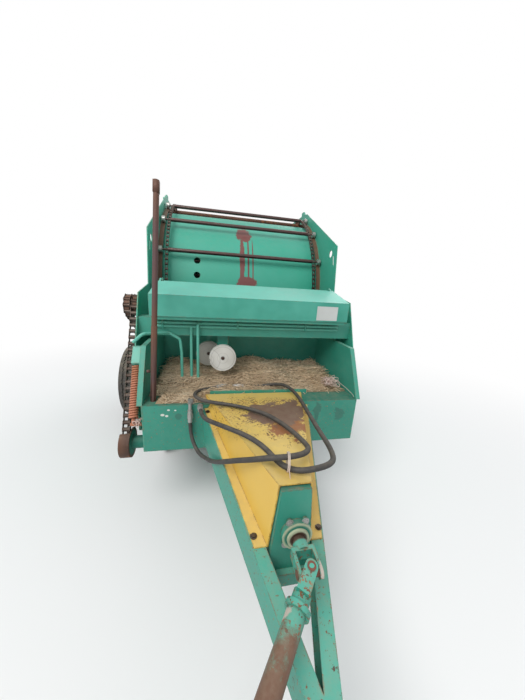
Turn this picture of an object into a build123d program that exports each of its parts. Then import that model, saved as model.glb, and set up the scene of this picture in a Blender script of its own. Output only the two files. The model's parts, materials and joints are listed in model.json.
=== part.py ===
from build123d import *
import math
import os

# Round baler of the fixed-chamber kind, towed on two wheels and parked on its drawbar stand.
# Frame: z = 0 is the ground, -Y the way it travels, +X its left side, x = 0 its centre plane,
# and y = 0 lies midway between its foremost and rearmost points. All sizes are in millimetres.

# Sheet and plate thicknesses
SHEET = 4.0
WALL = 6.0
FLANGE = 8.0

# Clearances
SEAT_GAP = 0.3
TOOTH_GAP = 0.8
RUNNING_GAP = 6.0
PIN_GAP = 0.05

# Wheels and axle
AXLE_Y = 930.0
WHEEL_R = 385.0
WHEEL_WIDTH = 260.0
RIM_R = 200.0
AXLE_SIDE = 80.0
AXLE_TOP_Z = WHEEL_R + AXLE_SIDE / 2
SPINDLE_R = 28.0
BEAD_HALF = 95.0

# Bale chamber: its centre line stands on the rear floor roller, which clears the axle
INNER_RUN_R = 725.0
RUN_SPACING = 128.0
OUTER_RUN_R = INNER_RUN_R + RUN_SPACING
GATE_RIM_R = OUTER_RUN_R + 72.0
FLOOR_ROLLER_R = 90.0
FLOOR_ROLLER_ANGLES = (143.0, 163.0)
ROLLER_OVER_AXLE = 40.6
floor_roller_drop = (INNER_RUN_R + FLOOR_ROLLER_R) * math.cos(math.radians(180 - FLOOR_ROLLER_ANGLES[1]))
CHAMBER_Y = 1160.0
CHAMBER_Z = AXLE_TOP_Z + ROLLER_OVER_AXLE + FLOOR_ROLLER_R + floor_roller_drop
CHAMBER_HALF = 702.0
SPLIT_Y = CHAMBER_Y - 105.0
SPLIT_GAP = 6.0
WALL_BOTTOM_Z = 536.0
WALL_OUT_X = CHAMBER_HALF + WALL
LOOP_MIDDLE_R = (OUTER_RUN_R + INNER_RUN_R) / 2
LOOP_END_R = RUN_SPACING / 2

# Conveyors, from the walls inwards: rollers, chains, cross rods
ROLLER_R = 26.0
ROLLER_WIDTH = 24.0
ROLLER_X = CHAMBER_HALF - 16.0 - ROLLER_WIDTH / 2
CHAIN_WIDTH = 22.0
CHAIN_HEIGHT = 26.0
CHAIN_PLATE = 4.0
CHAIN_X = ROLLER_X - ROLLER_WIDTH / 2 - 26.0 - CHAIN_WIDTH / 2
CHAIN_SIDES = (CHAIN_X - CHAIN_WIDTH / 2, CHAIN_X + CHAIN_WIDTH / 2)
CHAIN_ROLLER_R = 11.5
CHAIN_TIP = 6.0
ROD_R = 16.0
ROD_PIN_R = 7.0
ROD_PITCH = 312.0
LINKS_PER_ROD = 8
FIRST_ROD_ANGLE = 6.0
FRONT_LOOP_START = 15.5
FRONT_LOOP_END = 118.0
GATE_LOOP_START = -9.0
GATE_LOOP_END = -170.0
LOOP_SHAFT_R = 25.0

# Chassis rails and front cross-beam
RAIL_X = (CHAMBER_HALF - 74.0, CHAMBER_HALF)
RAIL_TOP_Z = 600.0
BEAM_FRONT_Y = -581.0
BEAM_DEPTH = 220.0
BEAM_REAR_Y = BEAM_FRONT_Y + BEAM_DEPTH
BEAM_TOP_Z = 813.0
BEAM_BOTTOM_Z = WALL_BOTTOM_Z
BEAM_HALF = RAIL_X[0] - WALL
BEAM_WALL = 8.0

# Drawbar: two channels that meet at the nose
DRAWBAR_REAR_X = 306.0
DRAWBAR_REAR_TOP_Z = 786.0
DRAWBAR_REAR_DEPTH = 200.0
DRAWBAR_NOSE_Y = -1600.0
DRAWBAR_NOSE_TOP_Z = 545.0
DRAWBAR_NOSE_DEPTH = 100.0
DRAWBAR_FLANGE = 45.0
DRAWBAR_SLOPE_X = 0.268

# Hitch
HITCH_Y = -1890.0
HITCH_Z = 495.0
HITCH_HOLE_R = 22.0
HITCH_EYE_R = 48.0
HITCH_THICK = 34.0

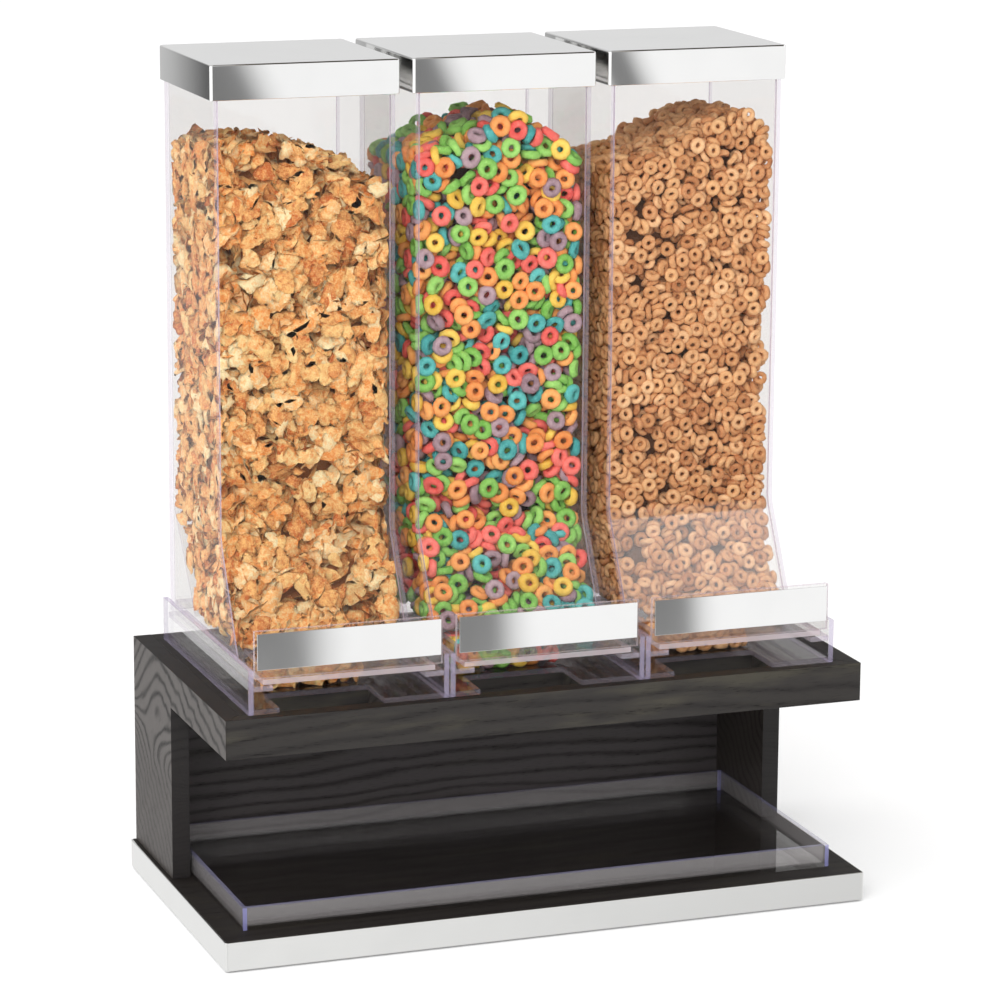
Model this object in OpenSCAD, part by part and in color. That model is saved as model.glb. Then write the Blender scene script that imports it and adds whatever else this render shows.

--

- _TASK INSTRUCTIONS_
Copy every line of the records word for word.

- _SOLUTION TO THIS EXERCISE_
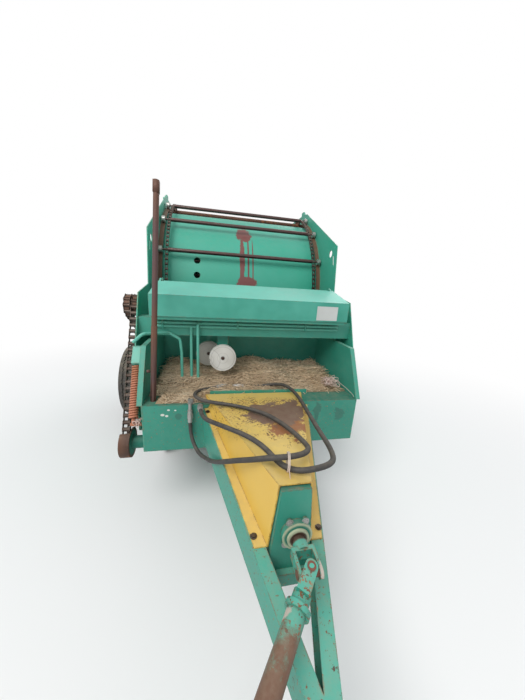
Turn this picture of an object into a build123d program that exports each of its parts. Then import that model, saved as model.glb, and set up the scene of this picture in a Blender script of its own. Output only the two files. The model's parts, materials and joints are listed in model.json.
=== part.py ===
from build123d import *
import math
import os

# Round baler of the fixed-chamber kind, towed on two wheels and parked on its drawbar stand.
# Frame: z = 0 is the ground, -Y the way it travels, +X its left side, x = 0 its centre plane,
# and y = 0 lies midway between its foremost and rearmost points. All sizes are in millimetres.

# Sheet and plate thicknesses
SHEET = 4.0
WALL = 6.0
FLANGE = 8.0

# Clearances
SEAT_GAP = 0.3
TOOTH_GAP = 0.8
RUNNING_GAP = 6.0
PIN_GAP = 0.05

# Wheels and axle
AXLE_Y = 930.0
WHEEL_R = 385.0
WHEEL_WIDTH = 260.0
RIM_R = 200.0
AXLE_SIDE = 80.0
AXLE_TOP_Z = WHEEL_R + AXLE_SIDE / 2
SPINDLE_R = 28.0
BEAD_HALF = 95.0

# Bale chamber: its centre line stands on the rear floor roller, which clears the axle
INNER_RUN_R = 725.0
RUN_SPACING = 128.0
OUTER_RUN_R = INNER_RUN_R + RUN_SPACING
GATE_RIM_R = OUTER_RUN_R + 72.0
FLOOR_ROLLER_R = 90.0
FLOOR_ROLLER_ANGLES = (143.0, 163.0)
ROLLER_OVER_AXLE = 40.6
floor_roller_drop = (INNER_RUN_R + FLOOR_ROLLER_R) * math.cos(math.radians(180 - FLOOR_ROLLER_ANGLES[1]))
CHAMBER_Y = 1160.0
CHAMBER_Z = AXLE_TOP_Z + ROLLER_OVER_AXLE + FLOOR_ROLLER_R + floor_roller_drop
CHAMBER_HALF = 702.0
SPLIT_Y = CHAMBER_Y - 105.0
SPLIT_GAP = 6.0
WALL_BOTTOM_Z = 536.0
WALL_OUT_X = CHAMBER_HALF + WALL
LOOP_MIDDLE_R = (OUTER_RUN_R + INNER_RUN_R) / 2
LOOP_END_R = RUN_SPACING / 2

# Conveyors, from the walls inwards: rollers, chains, cross rods
ROLLER_R = 26.0
ROLLER_WIDTH = 24.0
ROLLER_X = CHAMBER_HALF - 16.0 - ROLLER_WIDTH / 2
CHAIN_WIDTH = 22.0
CHAIN_HEIGHT = 26.0
CHAIN_PLATE = 4.0
CHAIN_X = ROLLER_X - ROLLER_WIDTH / 2 - 26.0 - CHAIN_WIDTH / 2
CHAIN_SIDES = (CHAIN_X - CHAIN_WIDTH / 2, CHAIN_X + CHAIN_WIDTH / 2)
CHAIN_ROLLER_R = 11.5
CHAIN_TIP = 6.0
ROD_R = 16.0
ROD_PIN_R = 7.0
ROD_PITCH = 312.0
LINKS_PER_ROD = 8
FIRST_ROD_ANGLE = 6.0
FRONT_LOOP_START = 15.5
FRONT_LOOP_END = 118.0
GATE_LOOP_START = -9.0
GATE_LOOP_END = -170.0
LOOP_SHAFT_R = 25.0

# Chassis rails and front cross-beam
RAIL_X = (CHAMBER_HALF - 74.0, CHAMBER_HALF)
RAIL_TOP_Z = 600.0
BEAM_FRONT_Y = -581.0
BEAM_DEPTH = 220.0
BEAM_REAR_Y = BEAM_FRONT_Y + BEAM_DEPTH
BEAM_TOP_Z = 813.0
BEAM_BOTTOM_Z = WALL_BOTTOM_Z
BEAM_HALF = RAIL_X[0] - WALL
BEAM_WALL = 8.0

# Drawbar: two channels that meet at the nose
DRAWBAR_REAR_X = 306.0
DRAWBAR_REAR_TOP_Z = 786.0
DRAWBAR_REAR_DEPTH = 200.0
DRAWBAR_NOSE_Y = -1600.0
DRAWBAR_NOSE_TOP_Z = 545.0
DRAWBAR_NOSE_DEPTH = 100.0
DRAWBAR_FLANGE = 45.0
DRAWBAR_SLOPE_X = 0.268

# Hitch
HITCH_Y = -1890.0
HITCH_Z = 495.0
HITCH_HOLE_R = 22.0
HITCH_EYE_R = 48.0
HITCH_THICK = 34.0

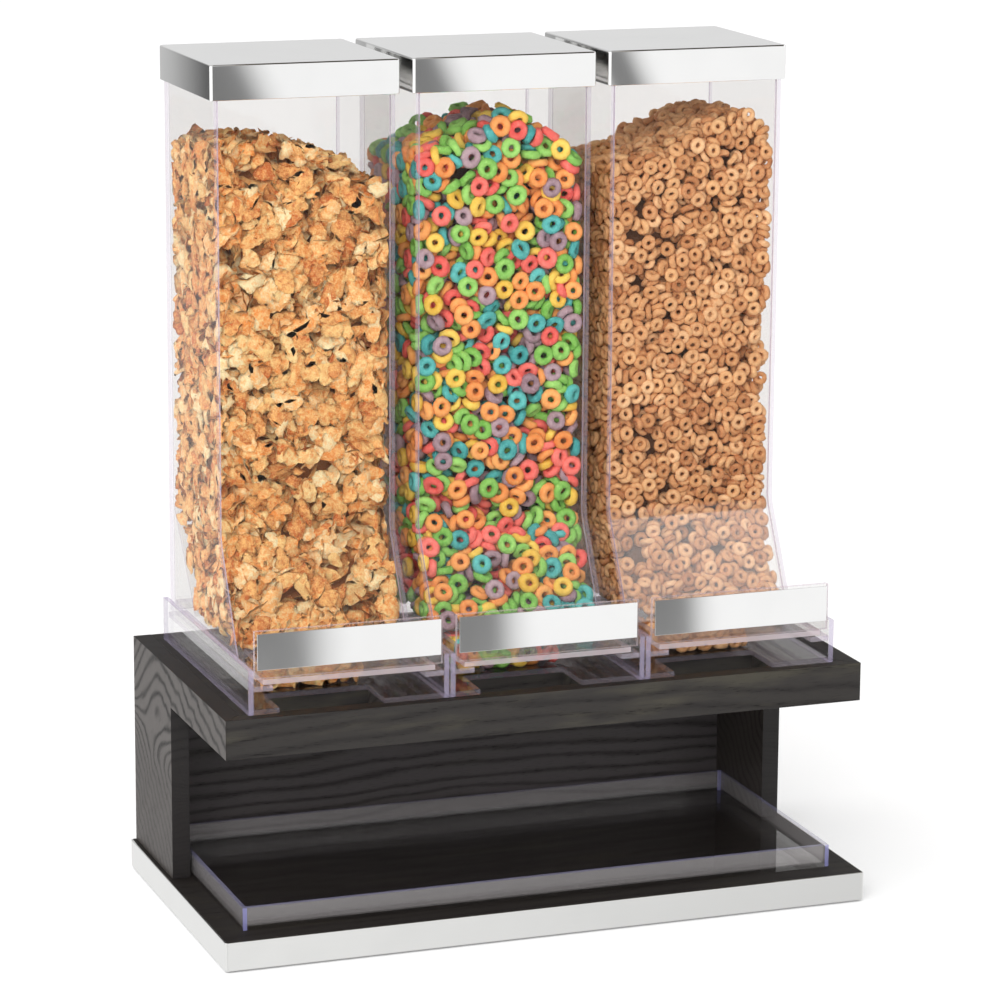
Model this object in OpenSCAD, part by part and in color. That model is saved as model.glb. Then write the Blender scene script that imports it and adds whatever else this render shows.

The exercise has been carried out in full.